Já no andar de cima, as pessoas (mais descontraídas) não aparentavam ter receio do que encontrar a cada virar de esquina ou parede. As dezenas de salas amplas com paredes de tons azulados contrastavam com a decoração castanha dos elementos decorativos. Ao lado, o elevador parecia intocável, tal como no final do século XIX, apenas com mais pó. “É um testemunho do modo de vida burguês”, afirma o responsável. O edifício de três andares conta com dois tipos de lances de escadas: uma para os donos da casa e outra para os criados.

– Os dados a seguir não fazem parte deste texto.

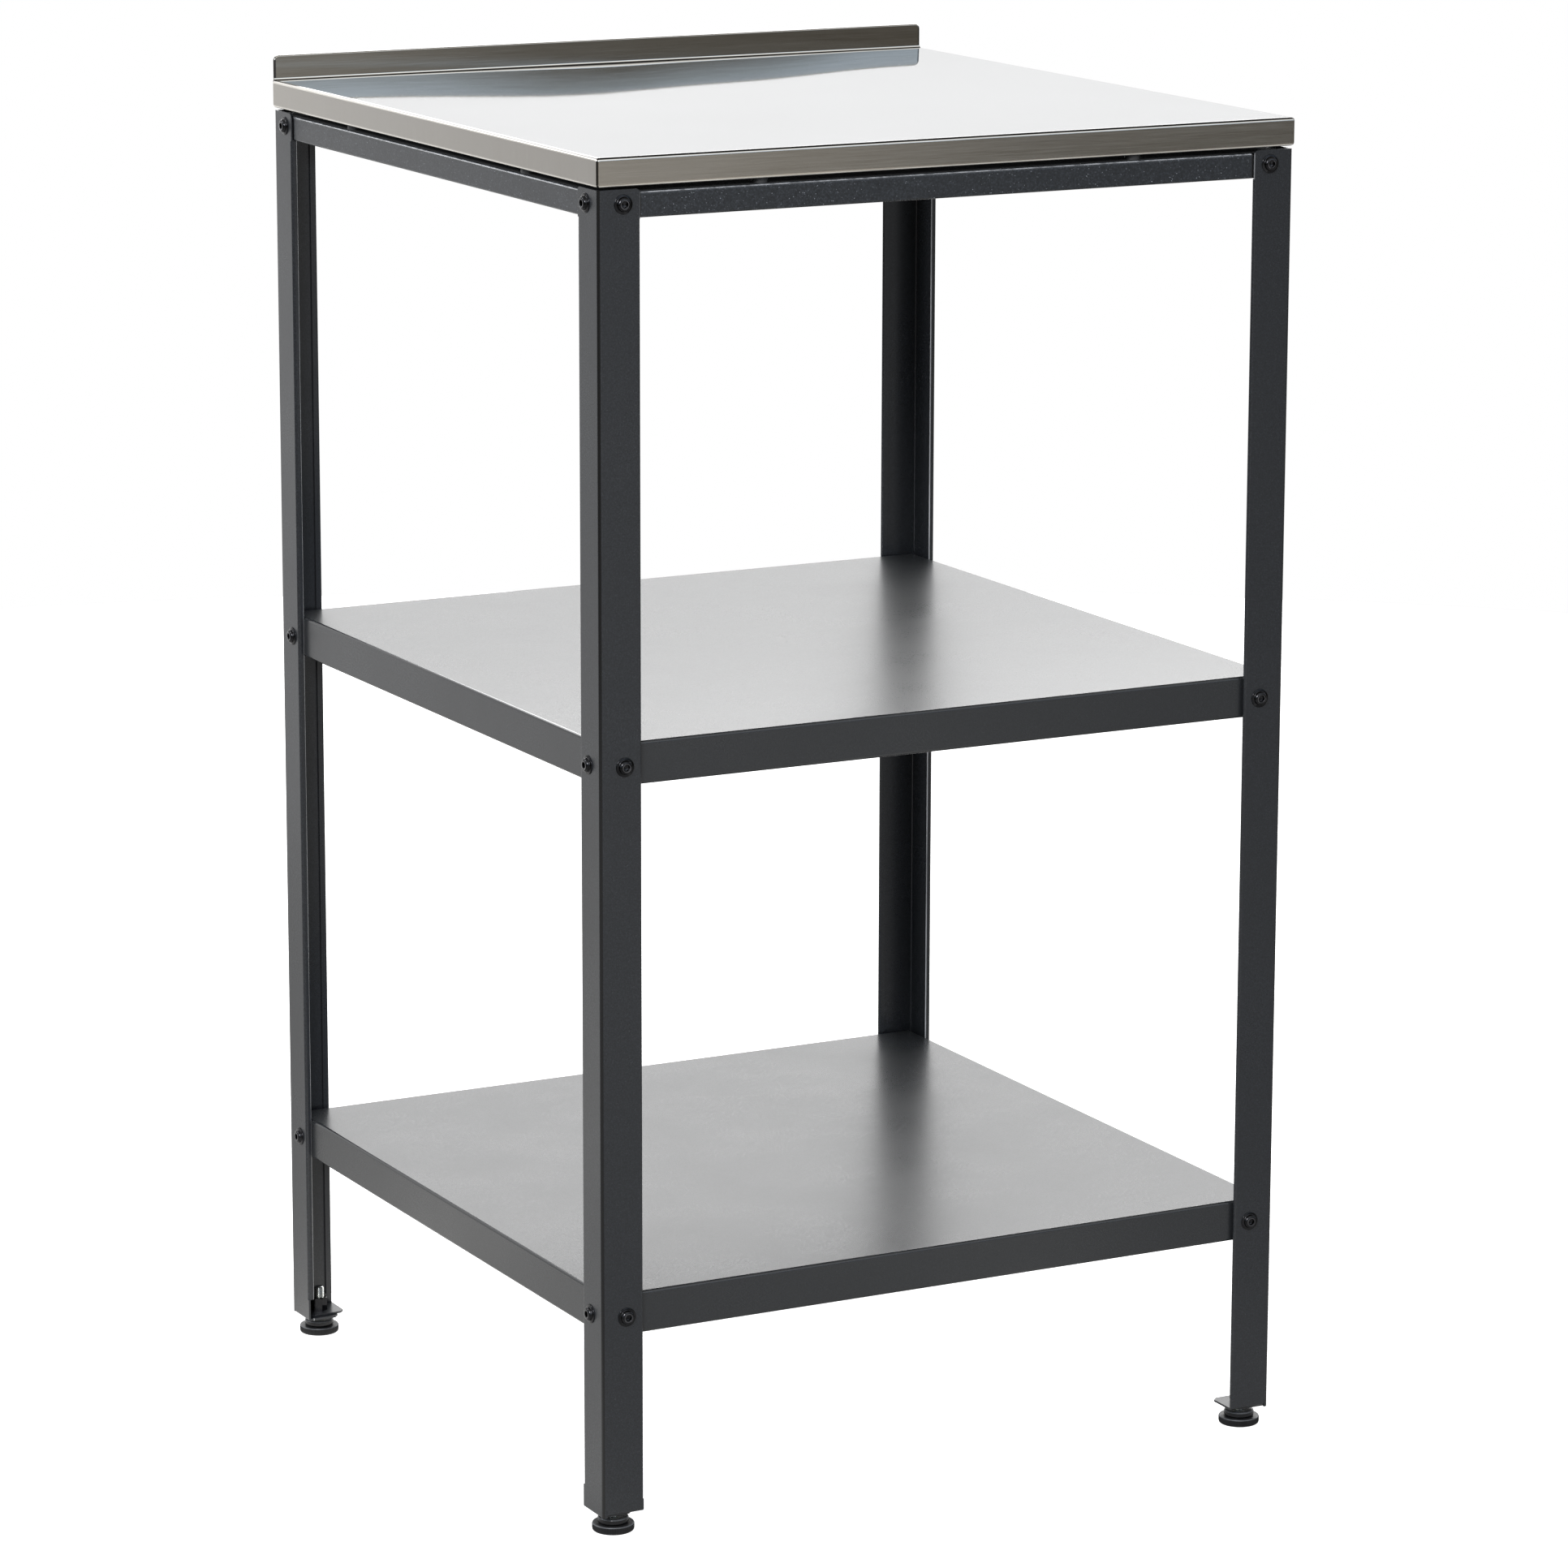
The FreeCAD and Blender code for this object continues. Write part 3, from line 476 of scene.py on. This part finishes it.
def thread_rows(z0, z1, pitch, major, minor, per_pitch, chamfer_low=0.0, chamfer_high=0.0, hand=1):
    rows = []
    n = max(2, int(round((z1 - z0) / pitch * per_pitch)))
    for k in range(n + 1):
        z = z0 + (z1 - z0) * k / n

        def row(a, z=z):
            ph = (z / pitch - hand * a / (2 * math.pi)) % 1.0
            tri = 1.0 - abs(2.0 * ph - 1.0)
            w = min(1.0, max(0.0, (tri - 0.12) / 0.70))
            r = minor + (major - minor) * w
            if chamfer_low:
                r = min(r, major - chamfer_low + (z - z0))
            if chamfer_high:
                r = min(r, major - chamfer_high + (z1 - z))
            return (r, z)

        rows.append(row)
    return rows


def hex_radius(af, a):
    """Distance from the axis to a hexagon's side at angle a."""
    k = (a % (math.pi / 3)) - math.pi / 6
    return af / 2 / math.cos(k)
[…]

O passeio pelo primeiro andar não terminava sem espreitar o jardim da casa: um terraço amplo, com vegetação e uma espécie de estufa, onde dois painéis de azulejos se encontravam quase intactos. Não fossem os atos de vandalismo de um deles e o estrago passaria despercebido.

Segundo Carlos Machado e Moura, a habitação terá sido vendida há pouco tempo. Porém, durante vários anos, os estragos acumularam-se: tetos esburacados, vidros partidos e garrafas vazias de álcool.

A riqueza da decoração e as indicações em algumas portas davam a pista de ali ter residido uma família abastada. Várias salas pareciam estar dedicadas ao ensino da música e das mais diversas artes. “A casa foi reconstruída em 1910 por Eduardo Honório de Lima para a filha e o genro”, avança o arquiteto. “Era um grande mecenas da cidade do Porto. Para além de ser um colecionador de arte, ajudou na recuperação do Teatro Nacional São João, depois de um incêndio em 1908”.

Foram vários os comentários perante a imponência e a degradação simultâneas da habitação do burguês brasileiro, que se fixou no Porto. “Isto está um matagal”, comentou um senhor com a esposa. “É uma pena não manterem isto”, debatiam dois amigos. Outros visitantes faziam da visita uma lembrança dos tempos de infância. “Em frente, vivia a baronesa do Seixo. Mas eu conhecia melhor esta casa. Às vezes, vinha buscar água ao poço daqui”, explicou uma senhora, de 67 anos.

Em breve, o edifício será reabilitado, para dar lugar a apartamentos dedicados ao arrendamento de curta duração a turistas. Um dos cartões de visita para um local fazer parte do AsSALTO é serem “edifícios que não tenham sido transformados, mas que estejam na iminência de o ser”, refere Carlos Machado e Moura. Para o arquiteto, algumas demolições que estão a acontecer na cidade são justificadas, já outras “eliminam uma série de valores com interesse patrimonial”.

O próximo “assalto” acontece a 13 de fevereiro nos Armazéns Cunha, na Praça dos Leões.